The Granger causality test was at first performed with the series of Ibovespa overnight returns and Asian daily returns. The results were indicative of a lagged spillover effect from the Asian markets to the Brazilian one, beginning at the Thailand currency crisis, on July 15th, and lasting until the Hong Kong crash, on October 23rd. After that date the spillover could not be clearly observed, although sample size limits the power of the test.
Afterwards, the tests were repeated with the series of Ibovespa squared overnight returns and Asian squared daily returns. Our objective was to test for the presence of a lagged spillover effect in the volatilities of both markets, as well as in their returns. The results again supported such an effect from the Asian to the Brazilian markets.
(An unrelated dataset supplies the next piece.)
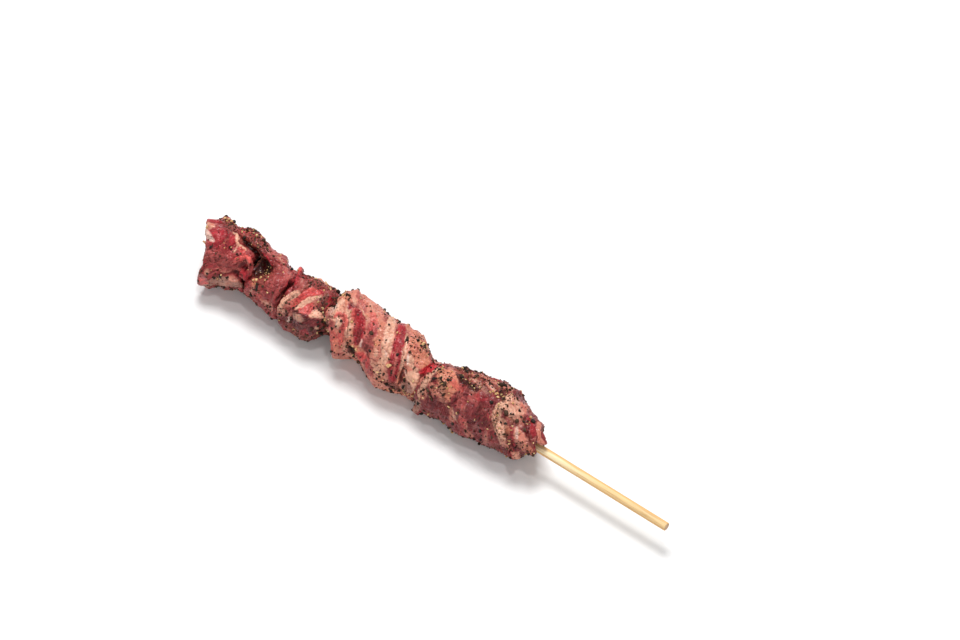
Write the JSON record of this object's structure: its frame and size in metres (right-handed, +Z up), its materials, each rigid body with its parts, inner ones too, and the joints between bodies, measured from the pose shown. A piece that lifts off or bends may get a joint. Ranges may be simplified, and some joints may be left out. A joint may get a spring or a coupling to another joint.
{
  "type": "beef kebab skewer",
  "caption": "Raw folded cuts of beef threaded in a row on a round bamboo skewer, bare at its handle end, ready to grill or to lie on a platter.",
  "frame": {"origin": "centre of the whole skewer's bounding box on the surface that it lies on", "axes": "+X along the bamboo stick from its point to its bare handle end, +Z up, +Y towards the side that the heaviest flesh hangs to"},
  "size_m": [0.26, 0.035, 0.0296],
  "materials": {
    "beef": "raw red lean with pale fat and marbling, wet and softly glossy",
    "bamboo": "plain pale bamboo with fine lengthwise streaks, dry and matt",
    "pepper": "cracked peppercorns, dark husk and cream core, dry and rough"
  },
  "bodies": {
    "root": {"bamboo_stick": "bamboo", "beef_tip_fold": "beef", "beef_arched_flap": "beef", "beef_striped_cube": "beef", "beef_fat_striped_wrap": "beef", "beef_handle_roll": "beef"}
  },
  "joints": []
}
In this case, however, we were also able to observe some evidence of volatility feedback, specially in those samples including the Hong Kong event. In other words, the Ibovespa overnight squared returns also appear to contain relevant information in explaining the Asian squared returns. Also, the p-values displayed a curious pattern in some samples, in which there was a cutoff around lag six. We conjecture that this can be a spurious effect caused by the large swings during the last week of October, but it remains an open question.
We conclude with some suggestions for further research. The first is to enlarge the scope of the Granger tests by collecting intraday data from other Latin American markets (preferably those included in the MS EMF Latin America Index) and to build a regional series of overnight returns. In this way, lagged spillovers across both regions could be tested. An important issue which was left out of the analysis is whether the North American markets were also determinative over the markets in Latin America and even in East Asia. A test similar to the preceding ones could be designed using the regional indices. Finally, an advance in this analysis should have as a first aim to explain or dismiss as a spurious effect those suspicious patterns encountered in the Granger tests with the squared returns.